■ **Your instructions**:
Every line from the first one to the line containing "return facing, SEPAL_CURL" should be echoed exactly; leave out the rest.

(begin)

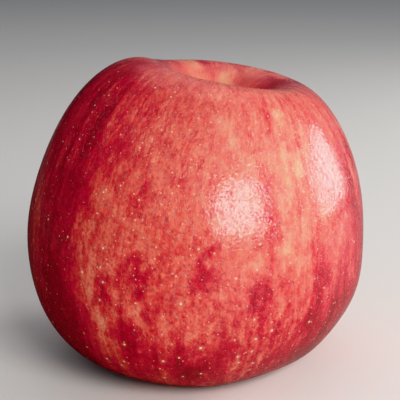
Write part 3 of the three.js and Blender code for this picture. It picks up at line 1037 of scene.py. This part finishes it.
# %% Calyx
# Lengths are in mm, and the slopes and the curl of a sepal in degrees.
BUTTON_LOW = 7.3
SEPALS = 5
SEPAL_LENGTH = 6.6
SEPAL_WIDTH = 3.4
SEPAL_FOOT_OUT = 1.5
SEPAL_FOOT_UP = 0.6
SEPAL_THICKNESS = 0.34
SEPAL_NARROWING = 0.45
SEPAL_THINNING = 0.5
SEPAL_WAVY_EDGE = 0.07
SEPAL_EDGE = 0.08
SEPAL_RUFFLE = 0.16
SEPAL_CUPPING = 0.25
SEPAL_RIB = 0.06
SEPAL_RIB_WIDTH = 0.12
SEPAL_FIRST_SLOPE = -62
SEPAL_SLOPE_CHANGE = 40
SEPAL_CURL = 26
SEPAL_CURL_SWING = 16
SEPAL_STEPS = 44
SEPAL_SIDES = 28
SEPAL_FACING = np.radians(18)


def sepal_turns(sepal):
    """Where one sepal points, a fifth of a turn from the last, and how far its tip curls."""
    facing = SEPAL_FACING + 2 * np.pi * sepal / SEPALS
    return facing, SEPAL_CURL + SEPAL_CURL_SWING * np.sin(2.3 * sepal)


def sepal_frame(facing, curl, steps):
    """The bent middle line of a sepal: steps of equal length whose slope changes with their share."""
    share = np.linspace(0, 1, steps + 1)[:, None]
    slope = np.radians(SEPAL_FIRST_SLOPE + SEPAL_SLOPE_CHANGE * share - curl * share**3)
    away = np.array([np.cos(facing), np.sin(facing), 0])
    across = np.array([-np.sin(facing), np.cos(facing), 0])
    along = np.cos(slope) * away + np.sin(slope) * np.array([0, 0, 1])
    strides = along * SEPAL_LENGTH / steps
    strides[0] = np.array([HEART[0], HEART[1], BUTTON_LOW + SEPAL_FOOT_UP]) + SEPAL_FOOT_OUT * away
    return share, strides.cumsum(axis=0), across, np.cross(along, across)


def sepal_part(facing, curl, ruffle):
    """Rings round the middle line: a flat oval as wide as the blade, cupped, with a wavy edge."""
    share, middle, across, back = sepal_frame(facing, curl, SEPAL_STEPS)
    half_width = SEPAL_WIDTH / 2 * np.sqrt(1 - 0.999 * share**2) * (1 - SEPAL_NARROWING * share)
    half_width = half_width * (1 + SEPAL_WAVY_EDGE * np.cos(19 * share + ruffle)) + SEPAL_EDGE
    half_thick = SEPAL_THICKNESS / 2 * (1 - SEPAL_THINNING * share)
    angle = (2 * np.pi * np.arange(SEPAL_SIDES) / SEPAL_SIDES)[None]
    side = np.cos(angle)
    wave = SEPAL_RUFFLE * side**2 * np.cos(14 * share + 3 * side + ruffle) * share
    lift = half_thick * np.sin(angle) - SEPAL_CUPPING * half_width * side**2 + wave
    rib = SEPAL_RIB * bell(side, 0, SEPAL_RIB_WIDTH) * np.sign(np.sin(angle))
    lift = lift + rib * (1 - share)
    rings = middle[:, None] + (half_width * side)[..., None] * across + lift[..., None] * back[:, None]
    places = np.stack([half_width * side, lift, SEPAL_LENGTH * share + 0 * angle], axis=-1)
    points = closed_points(rings * MM, middle[0] * MM, middle[-1] * MM)
    grain = closed_points(places * MM, (0, 0, 0), (0, 0, SEPAL_LENGTH * MM))
    return points, grain


print("a sepal is", SEPAL_LENGTH, "mm long and", SEPAL_WIDTH, "mm wide")

# %% Stamens and down
STAMENS = 14
STAMEN_LENGTH = 2.9
STAMEN_RADIUS = 0.2
STAMEN_SIDES = 10
STAMEN_RINGS = 12
STAMEN_ROOT_UP = 1.6
HAIRS_ON_A_SEPAL = 70
HAIR_RADIUS = 0.035
HAIR_REACH = 0.9
HAIR_RISE = 0.35
HAIR_SIDES = 4
HAIR_RINGS = 4


def thread_part(start, end, radius, sides, steps, sag):
    """A thin thread from start to end that bows sideways and tapers: rings of a shrinking radius."""
    share = np.linspace(0, 1, steps)[:, None]
    middle = start + (end - start) * share + sag * (share * (1 - share))
    way = (end - start) / np.linalg.norm(end - start)
    one = np.cross(way, [0.31, 0.87, 0.37])
    one = one / np.linalg.norm(one)
    other = np.cross(way, one)
    angle = 2 * np.pi * np.arange(sides) / sides
    around = np.cos(angle)[:, None] * one + np.sin(angle)[:, None] * other
    rings = middle[:, None] + (radius * (1 - 0.6 * share))[..., None] * around
    places = np.concatenate([0 * share + radius, 0 * share, share * STAMEN_LENGTH], axis=-1)
    grain = np.repeat(places[:, None], sides, axis=1)
    points = closed_points(rings * MM, middle[0] * MM, middle[-1] * MM)
    return points, closed_points(grain * MM, grain[0, 0] * MM, grain[-1, 0] * MM)


calyx_parts, calyx_grain = [], []


def add_to_calyx(points, grain, rings, sides):
    """Keeps one closed part with its faces and its grain."""
    calyx_parts.append((points, *ring_faces(rings, sides)))
    calyx_grain.append(grain)


for sepal in range(SEPALS):
    add_to_calyx(*sepal_part(*sepal_turns(sepal), 1.7 * sepal), SEPAL_STEPS + 1, SEPAL_SIDES)

draw = np.random.default_rng(4)
for stamen in range(STAMENS):
    facing = 2 * np.pi * stamen / STAMENS + draw.uniform(-0.2, 0.2)
    away = np.array([np.cos(facing), np.sin(facing), 0])
    root = np.array([HEART[0], HEART[1], BUTTON_LOW + STAMEN_ROOT_UP]) + draw.uniform(0.3, 1.3) * away
    end = root + draw.uniform(-0.3, 0.9) * away - [0, 0, STAMEN_LENGTH * draw.uniform(0.8, 1.25)]
    sag = 0.9 * draw.uniform(-1, 1, 3)
    thread = thread_part(root, end, STAMEN_RADIUS, STAMEN_SIDES, STAMEN_RINGS, sag)
    add_to_calyx(*thread, STAMEN_RINGS, STAMEN_SIDES)

for sepal in range(SEPALS):
    share, middle, across, back = sepal_frame(*sepal_turns(sepal), SEPAL_STEPS)
    for hair in range(HAIRS_ON_A_SEPAL):
        step = draw.integers(2, SEPAL_STEPS - 2)
        sideways = draw.uniform(-1, 1) * SEPAL_WIDTH / 2 * (1 - share[step, 0])
        root = middle[step] + sideways * across - 0.1 * back[step]
        tip = root + HAIR_REACH * draw.uniform(-1, 1, 3) * [1, 1, 0.5] - HAIR_RISE * back[step]
        thread = thread_part(root, tip, HAIR_RADIUS, HAIR_SIDES, HAIR_RINGS, np.zeros(3))
        add_to_calyx(*thread, HAIR_RINGS, HAIR_SIDES)

calyx = make_piece("dried_calyx", calyx_parts)
give_numbers(calyx, "grain_place", np.concatenate(calyx_grain))

# %% Calyx finish
CALYX_VEINS = {"Width": 0.00035, "Length": 0.0035, "Detail": 3.0, "Wander": 0.3}
CALYX_STAINS = {"Width": 0.0012, "Length": 0.002, "Detail": 2.0, "Wander": 0.6}
CALYX_DARK = paint(78, 60, 38)
CALYX_PALE = paint(150, 130, 92)
CALYX_STAINED = paint(96, 92, 58)
CALYX_BUMP = 0.0001


def calyx_finish():
    """Dark and pale veins with duller stains over them, matt all over."""
    material, tree, shader = new_material("dried_calyx")
    grain = stored(tree, "grain_place", "Vector")
    veins = grown(tree, grain, CALYX_VEINS)
    stains = grown(tree, grain, CALYX_STAINS)
    colour = mix_paint(tree, smooth_step(tree, veins, 0.35, 0.65), CALYX_DARK, CALYX_PALE)
    colour = mix_paint(tree, smooth_step(tree, stains, 0.42, 0.68), colour, CALYX_STAINED)
    rough = smooth_step(tree, veins, 0.3, 0.7, 0.75, 0.95)
    feed_shader(tree, shader, colour, rough, veins, CALYX_BUMP)
    return material


calyx.data.materials.append(calyx_finish())
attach(calyx, "root")
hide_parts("calyx")
print("the calyx is made of", len(calyx_parts), "closed parts")

# %% [markdown]
# ## Floor and light
# The floor is a plain pale disc. The skin is glossy, so it shows its surroundings, and most of the
# work here is to give it the right ones. It mirrors two soft windows, one in front on the right and
# one far round to the right. A mirror's rule gives their places: the direction of a light is that
# of the view, turned about the skin's normal at the middle of its reflection. Two area lights stand
# there, as wide as the reflections say, and a pale wall, a ceiling and a pale sky fill the shade.
#
# The left side of the skin mirrors something darker than the floor, and the right side something
# brighter. The Light Path node tells a mirrored ray from a direct one, so the floor is darker in
# reflections than it looks, most of all beside the fruit on the left, and the sky that a reflection
# shows is dim on the left and brighter towards the right. This is part of the stage, not of the part.

# %% Floor
FLOOR_RADIUS = 6
FLOOR_SIDES = 96
FLOOR_COLOUR = paint(219, 216, 213)
FLOOR_ROUGHNESS = 0.6
MIRRORED_FLOOR_COLOUR = paint(168, 150, 146)
MIRRORED_CARD_COLOUR = paint(104, 74, 70)
CARD_PLACE = (-0.14, 0, 0)
CARD_SHAPE = (1, 0.24, 1)
CARD_EDGE = (0.16, 0.11)

floor_turn = 2 * np.pi * np.arange(FLOOR_SIDES) / FLOOR_SIDES
floor_rim = np.stack([np.cos(floor_turn), np.sin(floor_turn), 0 * floor_turn], axis=-1) * FLOOR_RADIUS
floor_mesh = bpy.data.meshes.new("floor")
floor_mesh.from_pydata(floor_rim.tolist(), [], [list(range(FLOOR_SIDES))])
floor = bpy.data.objects.new("floor", floor_mesh)
bpy.context.collection.objects.link(floor)


def floor_finish():
    """The plain floor, and for mirrored rays a darker one with a long oval card in it."""
    material, tree, shader = new_material("floor")
    place = put(tree, "ShaderNodeTexCoord").outputs["Object"]
    from_card = vectors(tree, "MULTIPLY", vectors(tree, "SUBTRACT", place, CARD_PLACE), CARD_SHAPE)
    carded = smooth_step(tree, vectors(tree, "LENGTH", from_card), *CARD_EDGE)
    mirrored = put(tree, "ShaderNodeLightPath").outputs["Is Glossy Ray"]
    mirrored_paint = mix_paint(tree, carded, MIRRORED_FLOOR_COLOUR, MIRRORED_CARD_COLOUR)
    floor_paint = mix_paint(tree, mirrored, FLOOR_COLOUR, mirrored_paint)
    tree.links.new(floor_paint, shader.inputs["Base Color"])
    shader.inputs["Roughness"].default_value = FLOOR_ROUGHNESS
    return material


floor_mesh.materials.append(floor_finish())
print("the floor is", 2 * FLOOR_RADIUS, "m across")

# %% Lights
LIGHT_AIM = np.array([0, 0, 45]) * MM
WARM_WHITE = (1.0, 0.98, 0.95)
WHITE = (1.0, 1.0, 1.0)
LIGHTS = [
    # name, facing and height in degrees, distance, width and height in metres, watts, colour
    ("front_window", 29, 26, 0.9, 0.47, 0.46, 8.6, WARM_WHITE),
    ("side_window", 106, 15, 0.9, 0.4, 0.34, 6.6, WARM_WHITE),
    ("pale_wall", -20, 50, 2.2, 3, 2, 2.4, WHITE),
    ("ceiling", 165, 66, 2, 1.8, 1.8, 5, WHITE),
]


def soft_window(name, facing, height, distance, width, tall, power, colour):
    """An area light at a facing in degrees to the right of the camera's side and a height in degrees."""
    side, up = np.radians(facing), np.radians(height)
    way = np.array([np.sin(side) * np.cos(up), -np.cos(side) * np.cos(up), np.sin(up)])
    light = bpy.data.lights.new(name, "AREA")
    light.shape = "RECTANGLE"
    light.size = width
    light.size_y = tall
    light.energy = power
    light.color = colour
    lamp = bpy.data.objects.new(name, light)
    lamp.location = LIGHT_AIM + distance * way
    lamp.rotation_euler = Vector(way).to_track_quat("Z", "Y").to_euler()
    bpy.context.collection.objects.link(lamp)
    return lamp


for light in LIGHTS:
    lamp = soft_window(*light)
    print(lamp.name, "stands at", lamp.location)

# %% Room
ROOM_COLOUR = paint(214, 218, 224)
ROOM_STRENGTH = 0.45
BRIGHT_SIDE = (1.0, 0.3, 0.55)
BRIGHT_SIDE_EDGE = (-0.1, 0.7)
MIRRORED_STRENGTHS = (0.07, 0.36)

world = bpy.data.worlds.new("room")
world.use_nodes = True
room = world.node_tree
mirrored = put(room, "ShaderNodeLightPath").outputs["Is Glossy Ray"]
way_out = put(room, "ShaderNodeTexCoord").outputs["Generated"]
to_bright_side = put(room, "ShaderNodeVectorMath", {0: way_out, 1: BRIGHT_SIDE}, operation="DOT_PRODUCT")
reflected = smooth_step(room, to_bright_side.outputs["Value"], *BRIGHT_SIDE_EDGE, *MIRRORED_STRENGTHS)
room_strength = put(room, "ShaderNodeMix", {0: mirrored, 2: ROOM_STRENGTH, 3: reflected}).outputs[0]
room.nodes["Background"].inputs["Color"].default_value = ROOM_COLOUR
room.links.new(room_strength, room.nodes["Background"].inputs["Strength"])
bpy.context.scene.world = world
bpy.context.scene.view_settings.view_transform = "Khronos PBR Neutral"
print("the room's light is", ROOM_STRENGTH, "and mirrored it is", MIRRORED_STRENGTHS)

(end)

■ **Right answer**:
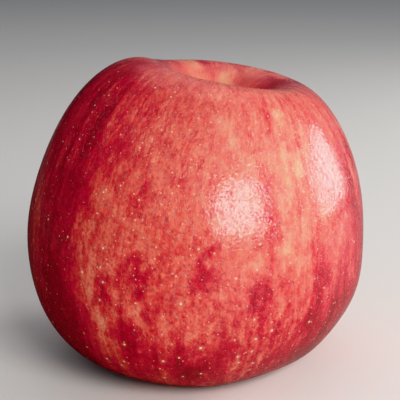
Write part 3 of the three.js and Blender code for this picture. It picks up at line 1037 of scene.py. This part finishes it.
# %% Calyx
# Lengths are in mm, and the slopes and the curl of a sepal in degrees.
BUTTON_LOW = 7.3
SEPALS = 5
SEPAL_LENGTH = 6.6
SEPAL_WIDTH = 3.4
SEPAL_FOOT_OUT = 1.5
SEPAL_FOOT_UP = 0.6
SEPAL_THICKNESS = 0.34
SEPAL_NARROWING = 0.45
SEPAL_THINNING = 0.5
SEPAL_WAVY_EDGE = 0.07
SEPAL_EDGE = 0.08
SEPAL_RUFFLE = 0.16
SEPAL_CUPPING = 0.25
SEPAL_RIB = 0.06
SEPAL_RIB_WIDTH = 0.12
SEPAL_FIRST_SLOPE = -62
SEPAL_SLOPE_CHANGE = 40
SEPAL_CURL = 26
SEPAL_CURL_SWING = 16
SEPAL_STEPS = 44
SEPAL_SIDES = 28
SEPAL_FACING = np.radians(18)


def sepal_turns(sepal):
    """Where one sepal points, a fifth of a turn from the last, and how far its tip curls."""
    facing = SEPAL_FACING + 2 * np.pi * sepal / SEPALS
    return facing, SEPAL_CURL + SEPAL_CURL_SWING * np.sin(2.3 * sepal)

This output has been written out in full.